(Data listing)
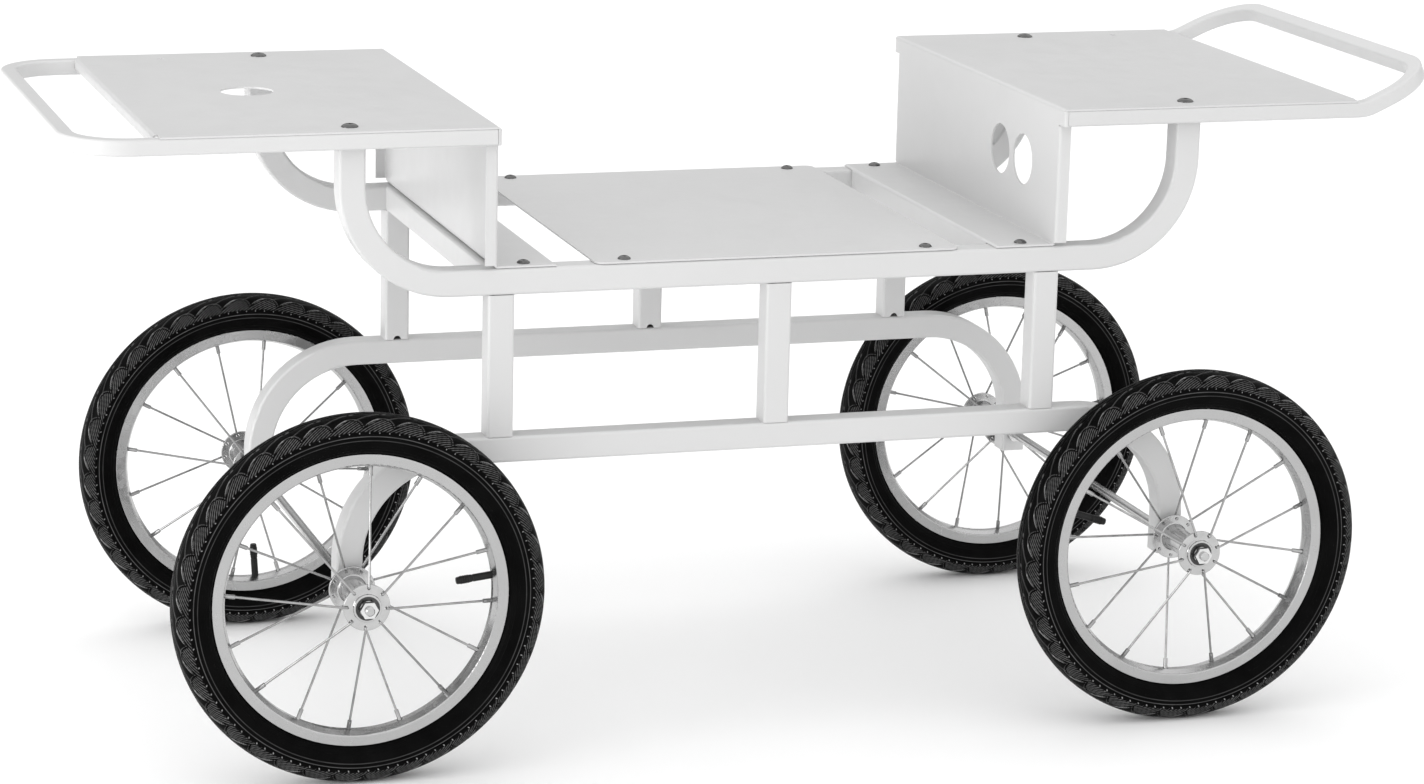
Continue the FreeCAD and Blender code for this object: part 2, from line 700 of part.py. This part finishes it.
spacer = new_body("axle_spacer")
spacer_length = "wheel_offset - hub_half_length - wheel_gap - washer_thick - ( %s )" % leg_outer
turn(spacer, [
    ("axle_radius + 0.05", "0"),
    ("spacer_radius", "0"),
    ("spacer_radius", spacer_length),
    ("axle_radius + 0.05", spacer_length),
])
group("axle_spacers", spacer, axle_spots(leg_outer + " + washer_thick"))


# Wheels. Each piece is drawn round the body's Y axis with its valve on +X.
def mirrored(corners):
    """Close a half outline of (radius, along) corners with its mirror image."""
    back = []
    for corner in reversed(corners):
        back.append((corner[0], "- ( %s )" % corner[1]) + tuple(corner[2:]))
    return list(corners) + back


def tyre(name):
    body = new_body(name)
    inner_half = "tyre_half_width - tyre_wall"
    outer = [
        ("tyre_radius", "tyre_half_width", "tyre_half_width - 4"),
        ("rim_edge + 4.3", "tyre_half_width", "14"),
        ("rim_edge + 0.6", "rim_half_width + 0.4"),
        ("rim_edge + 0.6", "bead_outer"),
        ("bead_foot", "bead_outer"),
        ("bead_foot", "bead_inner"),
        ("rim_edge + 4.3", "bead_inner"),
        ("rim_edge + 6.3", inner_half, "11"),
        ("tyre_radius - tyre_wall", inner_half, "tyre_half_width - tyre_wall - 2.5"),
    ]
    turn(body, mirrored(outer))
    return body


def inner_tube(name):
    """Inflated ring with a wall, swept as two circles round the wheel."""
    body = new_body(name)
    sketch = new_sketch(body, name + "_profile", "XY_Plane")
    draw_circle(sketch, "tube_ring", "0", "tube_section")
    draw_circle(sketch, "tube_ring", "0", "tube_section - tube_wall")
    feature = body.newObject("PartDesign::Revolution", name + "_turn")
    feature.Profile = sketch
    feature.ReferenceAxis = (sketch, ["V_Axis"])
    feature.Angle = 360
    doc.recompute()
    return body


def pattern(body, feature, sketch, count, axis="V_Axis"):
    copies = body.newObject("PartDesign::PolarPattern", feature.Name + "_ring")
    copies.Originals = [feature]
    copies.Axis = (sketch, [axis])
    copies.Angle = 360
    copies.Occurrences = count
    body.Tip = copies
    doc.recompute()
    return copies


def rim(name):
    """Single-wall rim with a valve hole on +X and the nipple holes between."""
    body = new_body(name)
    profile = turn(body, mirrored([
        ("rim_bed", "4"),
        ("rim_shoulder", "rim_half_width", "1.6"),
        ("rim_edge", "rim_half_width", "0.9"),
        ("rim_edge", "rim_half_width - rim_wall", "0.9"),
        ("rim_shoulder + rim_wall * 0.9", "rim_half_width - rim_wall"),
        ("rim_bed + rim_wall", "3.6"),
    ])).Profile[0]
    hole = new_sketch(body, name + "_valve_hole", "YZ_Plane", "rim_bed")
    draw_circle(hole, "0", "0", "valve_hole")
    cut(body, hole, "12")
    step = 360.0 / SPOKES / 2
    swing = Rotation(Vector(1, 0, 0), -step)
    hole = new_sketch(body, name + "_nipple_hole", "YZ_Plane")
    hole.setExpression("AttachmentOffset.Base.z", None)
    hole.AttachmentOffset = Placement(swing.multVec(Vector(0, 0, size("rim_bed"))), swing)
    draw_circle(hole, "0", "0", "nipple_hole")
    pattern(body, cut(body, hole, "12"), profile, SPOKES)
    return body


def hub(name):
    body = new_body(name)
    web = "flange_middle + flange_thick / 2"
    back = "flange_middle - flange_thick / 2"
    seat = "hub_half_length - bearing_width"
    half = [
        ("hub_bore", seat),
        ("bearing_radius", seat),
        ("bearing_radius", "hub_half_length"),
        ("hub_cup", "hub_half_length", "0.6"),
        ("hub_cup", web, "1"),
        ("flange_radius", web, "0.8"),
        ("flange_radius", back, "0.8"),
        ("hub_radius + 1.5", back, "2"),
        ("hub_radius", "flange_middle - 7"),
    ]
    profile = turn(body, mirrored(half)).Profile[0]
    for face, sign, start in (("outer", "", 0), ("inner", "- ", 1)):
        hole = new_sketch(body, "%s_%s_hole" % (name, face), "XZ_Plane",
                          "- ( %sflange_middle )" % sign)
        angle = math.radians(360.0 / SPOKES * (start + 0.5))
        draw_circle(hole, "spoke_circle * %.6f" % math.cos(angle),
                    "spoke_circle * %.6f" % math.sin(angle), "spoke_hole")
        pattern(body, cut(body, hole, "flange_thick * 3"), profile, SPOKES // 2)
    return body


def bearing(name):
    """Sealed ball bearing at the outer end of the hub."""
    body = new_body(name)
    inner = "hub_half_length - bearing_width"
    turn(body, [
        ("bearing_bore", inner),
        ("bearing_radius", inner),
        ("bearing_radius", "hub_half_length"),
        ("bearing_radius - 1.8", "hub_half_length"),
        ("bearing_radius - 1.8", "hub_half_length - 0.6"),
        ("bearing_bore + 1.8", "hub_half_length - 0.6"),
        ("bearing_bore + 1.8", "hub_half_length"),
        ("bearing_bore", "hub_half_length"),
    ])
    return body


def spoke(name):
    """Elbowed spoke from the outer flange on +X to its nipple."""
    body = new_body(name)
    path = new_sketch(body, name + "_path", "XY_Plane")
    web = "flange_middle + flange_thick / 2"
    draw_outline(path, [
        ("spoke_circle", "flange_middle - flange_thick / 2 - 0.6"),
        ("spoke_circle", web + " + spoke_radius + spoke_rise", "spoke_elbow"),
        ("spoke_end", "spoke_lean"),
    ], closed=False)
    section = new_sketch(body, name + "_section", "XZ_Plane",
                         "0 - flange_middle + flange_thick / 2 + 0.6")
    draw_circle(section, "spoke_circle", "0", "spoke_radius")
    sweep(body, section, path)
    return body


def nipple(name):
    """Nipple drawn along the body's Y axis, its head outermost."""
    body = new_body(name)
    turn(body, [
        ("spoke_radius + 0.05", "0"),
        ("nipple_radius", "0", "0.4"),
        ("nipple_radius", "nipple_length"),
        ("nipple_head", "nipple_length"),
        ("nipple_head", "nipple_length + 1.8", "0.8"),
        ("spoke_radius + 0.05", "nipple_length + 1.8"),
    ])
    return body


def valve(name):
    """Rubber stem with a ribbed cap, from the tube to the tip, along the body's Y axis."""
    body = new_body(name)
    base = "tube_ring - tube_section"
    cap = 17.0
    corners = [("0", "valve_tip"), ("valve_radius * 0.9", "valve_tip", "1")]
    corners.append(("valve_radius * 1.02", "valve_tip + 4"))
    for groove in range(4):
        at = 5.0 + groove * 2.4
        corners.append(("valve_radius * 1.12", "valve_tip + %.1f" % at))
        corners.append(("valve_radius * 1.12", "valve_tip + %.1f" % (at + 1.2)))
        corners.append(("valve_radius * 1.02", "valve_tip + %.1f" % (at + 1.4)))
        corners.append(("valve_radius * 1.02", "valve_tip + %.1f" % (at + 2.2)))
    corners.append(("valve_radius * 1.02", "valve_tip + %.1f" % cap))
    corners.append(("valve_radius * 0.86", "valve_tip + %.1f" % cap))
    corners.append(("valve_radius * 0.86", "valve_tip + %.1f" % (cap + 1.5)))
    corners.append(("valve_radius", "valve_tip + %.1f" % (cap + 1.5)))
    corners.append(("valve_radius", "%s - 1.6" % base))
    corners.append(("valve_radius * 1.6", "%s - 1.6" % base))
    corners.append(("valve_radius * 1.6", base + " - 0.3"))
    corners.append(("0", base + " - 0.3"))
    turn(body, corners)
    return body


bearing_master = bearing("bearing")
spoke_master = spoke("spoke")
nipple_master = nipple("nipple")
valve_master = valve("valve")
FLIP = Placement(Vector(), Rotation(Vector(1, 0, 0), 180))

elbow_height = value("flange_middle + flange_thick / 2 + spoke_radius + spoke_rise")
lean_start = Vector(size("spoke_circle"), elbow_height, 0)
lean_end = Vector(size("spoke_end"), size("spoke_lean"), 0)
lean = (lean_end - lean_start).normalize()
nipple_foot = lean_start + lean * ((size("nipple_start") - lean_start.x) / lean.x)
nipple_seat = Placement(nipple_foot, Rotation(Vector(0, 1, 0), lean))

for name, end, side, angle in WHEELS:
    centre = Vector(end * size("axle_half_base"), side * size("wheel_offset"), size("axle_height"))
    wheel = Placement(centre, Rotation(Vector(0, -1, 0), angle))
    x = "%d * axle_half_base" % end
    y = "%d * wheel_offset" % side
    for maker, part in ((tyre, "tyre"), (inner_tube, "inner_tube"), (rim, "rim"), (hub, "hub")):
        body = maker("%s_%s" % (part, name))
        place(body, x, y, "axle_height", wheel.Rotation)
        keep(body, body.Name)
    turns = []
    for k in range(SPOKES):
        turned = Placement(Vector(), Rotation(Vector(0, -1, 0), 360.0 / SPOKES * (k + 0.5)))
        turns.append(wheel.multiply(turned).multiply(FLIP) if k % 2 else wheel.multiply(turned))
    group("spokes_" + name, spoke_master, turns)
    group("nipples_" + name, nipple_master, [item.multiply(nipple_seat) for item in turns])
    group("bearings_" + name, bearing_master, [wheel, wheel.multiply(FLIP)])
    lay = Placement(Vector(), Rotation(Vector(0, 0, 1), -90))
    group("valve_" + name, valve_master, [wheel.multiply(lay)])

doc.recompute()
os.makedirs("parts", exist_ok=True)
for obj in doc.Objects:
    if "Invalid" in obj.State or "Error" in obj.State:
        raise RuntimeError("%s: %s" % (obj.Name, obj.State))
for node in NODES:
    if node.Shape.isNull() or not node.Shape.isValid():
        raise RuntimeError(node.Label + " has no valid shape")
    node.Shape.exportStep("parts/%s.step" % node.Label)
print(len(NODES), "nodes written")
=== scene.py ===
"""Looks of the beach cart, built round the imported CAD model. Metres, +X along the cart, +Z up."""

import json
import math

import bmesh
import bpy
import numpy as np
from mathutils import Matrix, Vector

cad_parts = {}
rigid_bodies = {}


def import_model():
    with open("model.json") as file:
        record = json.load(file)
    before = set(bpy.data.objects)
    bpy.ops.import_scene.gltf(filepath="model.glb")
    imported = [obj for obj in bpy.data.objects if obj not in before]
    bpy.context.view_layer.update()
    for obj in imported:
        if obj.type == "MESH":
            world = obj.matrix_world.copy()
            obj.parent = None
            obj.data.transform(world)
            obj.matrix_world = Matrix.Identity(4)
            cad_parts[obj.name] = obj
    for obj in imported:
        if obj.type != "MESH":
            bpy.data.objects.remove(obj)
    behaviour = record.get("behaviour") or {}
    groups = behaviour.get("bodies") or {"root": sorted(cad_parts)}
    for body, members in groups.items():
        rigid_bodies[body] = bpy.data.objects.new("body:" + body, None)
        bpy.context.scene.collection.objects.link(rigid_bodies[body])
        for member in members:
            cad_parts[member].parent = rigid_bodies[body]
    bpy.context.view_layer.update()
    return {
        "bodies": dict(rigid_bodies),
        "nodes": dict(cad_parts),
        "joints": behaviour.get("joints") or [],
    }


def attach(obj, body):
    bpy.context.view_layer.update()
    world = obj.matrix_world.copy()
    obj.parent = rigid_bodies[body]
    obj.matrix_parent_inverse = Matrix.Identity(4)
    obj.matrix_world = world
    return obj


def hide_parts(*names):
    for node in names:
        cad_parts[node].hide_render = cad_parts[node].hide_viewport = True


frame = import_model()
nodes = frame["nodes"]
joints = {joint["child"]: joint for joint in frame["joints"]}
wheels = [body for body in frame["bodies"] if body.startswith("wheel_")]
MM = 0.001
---
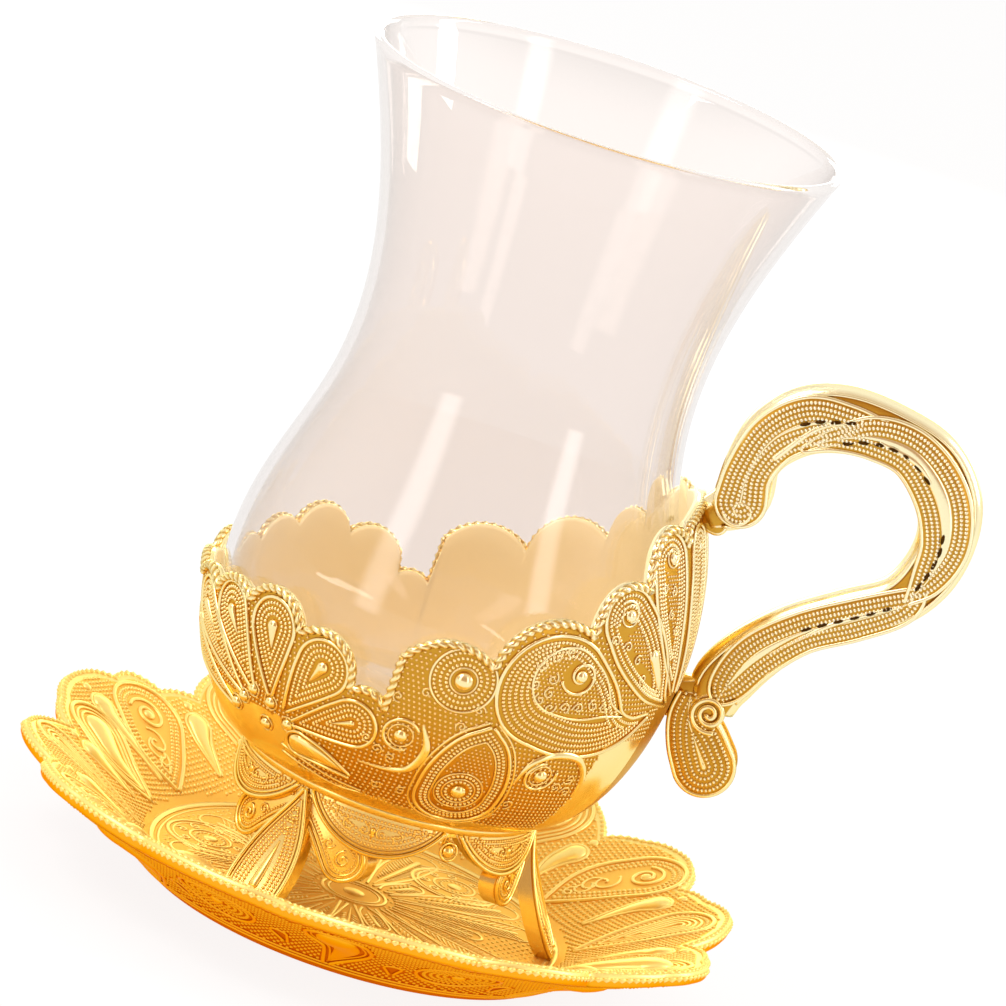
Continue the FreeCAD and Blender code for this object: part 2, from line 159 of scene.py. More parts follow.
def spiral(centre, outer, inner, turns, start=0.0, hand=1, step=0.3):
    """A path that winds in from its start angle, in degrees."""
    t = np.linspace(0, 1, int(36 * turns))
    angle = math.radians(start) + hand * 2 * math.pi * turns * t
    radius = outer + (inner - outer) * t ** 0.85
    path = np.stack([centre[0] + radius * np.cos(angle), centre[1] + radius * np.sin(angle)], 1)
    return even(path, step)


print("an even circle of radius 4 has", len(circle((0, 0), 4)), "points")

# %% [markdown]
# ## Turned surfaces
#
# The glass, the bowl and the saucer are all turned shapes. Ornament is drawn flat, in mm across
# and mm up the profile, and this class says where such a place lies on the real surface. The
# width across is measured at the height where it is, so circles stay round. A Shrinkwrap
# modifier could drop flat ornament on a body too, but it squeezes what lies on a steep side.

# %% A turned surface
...
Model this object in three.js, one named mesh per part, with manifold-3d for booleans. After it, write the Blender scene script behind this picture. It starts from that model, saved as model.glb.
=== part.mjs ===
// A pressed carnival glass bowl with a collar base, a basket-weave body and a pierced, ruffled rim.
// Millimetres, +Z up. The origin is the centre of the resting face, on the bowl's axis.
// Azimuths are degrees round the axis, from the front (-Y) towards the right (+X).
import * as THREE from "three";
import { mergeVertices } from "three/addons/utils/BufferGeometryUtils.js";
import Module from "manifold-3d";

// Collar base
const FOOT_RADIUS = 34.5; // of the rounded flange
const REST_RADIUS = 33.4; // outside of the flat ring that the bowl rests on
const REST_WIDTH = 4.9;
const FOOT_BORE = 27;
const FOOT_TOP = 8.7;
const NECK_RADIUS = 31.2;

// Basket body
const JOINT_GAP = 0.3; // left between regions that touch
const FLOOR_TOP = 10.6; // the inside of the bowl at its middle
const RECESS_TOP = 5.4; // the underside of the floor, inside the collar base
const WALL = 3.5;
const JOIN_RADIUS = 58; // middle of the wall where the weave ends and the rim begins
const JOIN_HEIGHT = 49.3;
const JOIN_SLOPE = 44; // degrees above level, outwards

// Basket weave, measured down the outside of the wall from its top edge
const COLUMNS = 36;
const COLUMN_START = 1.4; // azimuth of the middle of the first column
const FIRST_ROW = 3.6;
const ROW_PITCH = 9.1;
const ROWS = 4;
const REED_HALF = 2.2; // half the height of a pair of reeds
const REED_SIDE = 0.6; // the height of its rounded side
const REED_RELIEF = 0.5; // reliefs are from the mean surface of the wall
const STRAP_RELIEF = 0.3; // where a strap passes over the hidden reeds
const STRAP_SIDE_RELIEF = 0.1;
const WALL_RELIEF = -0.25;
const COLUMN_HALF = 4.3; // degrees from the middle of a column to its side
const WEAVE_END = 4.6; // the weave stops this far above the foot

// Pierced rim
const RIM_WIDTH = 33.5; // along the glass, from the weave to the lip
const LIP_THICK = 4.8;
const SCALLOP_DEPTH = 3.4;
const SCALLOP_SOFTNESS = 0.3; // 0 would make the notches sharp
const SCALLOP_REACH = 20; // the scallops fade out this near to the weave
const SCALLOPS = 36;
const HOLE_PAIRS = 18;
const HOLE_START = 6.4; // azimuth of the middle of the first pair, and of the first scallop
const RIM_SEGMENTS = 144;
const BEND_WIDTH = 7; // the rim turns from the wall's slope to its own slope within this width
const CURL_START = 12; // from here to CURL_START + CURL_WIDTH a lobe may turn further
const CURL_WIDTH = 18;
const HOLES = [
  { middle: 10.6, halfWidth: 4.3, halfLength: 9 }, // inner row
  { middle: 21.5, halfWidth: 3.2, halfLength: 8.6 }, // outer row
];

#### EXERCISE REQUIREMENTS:
From the records above, retype only the lines starting at the line that contains "More parts follow." and ending at the line that contains "even circle of", both included.

#### RESULT OF THIS TASK:
Continue the FreeCAD and Blender code for this object: part 2, from line 159 of scene.py. More parts follow.
def spiral(centre, outer, inner, turns, start=0.0, hand=1, step=0.3):
    """A path that winds in from its start angle, in degrees."""
    t = np.linspace(0, 1, int(36 * turns))
    angle = math.radians(start) + hand * 2 * math.pi * turns * t
    radius = outer + (inner - outer) * t ** 0.85
    path = np.stack([centre[0] + radius * np.cos(angle), centre[1] + radius * np.sin(angle)], 1)
    return even(path, step)


print("an even circle of radius 4 has", len(circle((0, 0), 4)), "points")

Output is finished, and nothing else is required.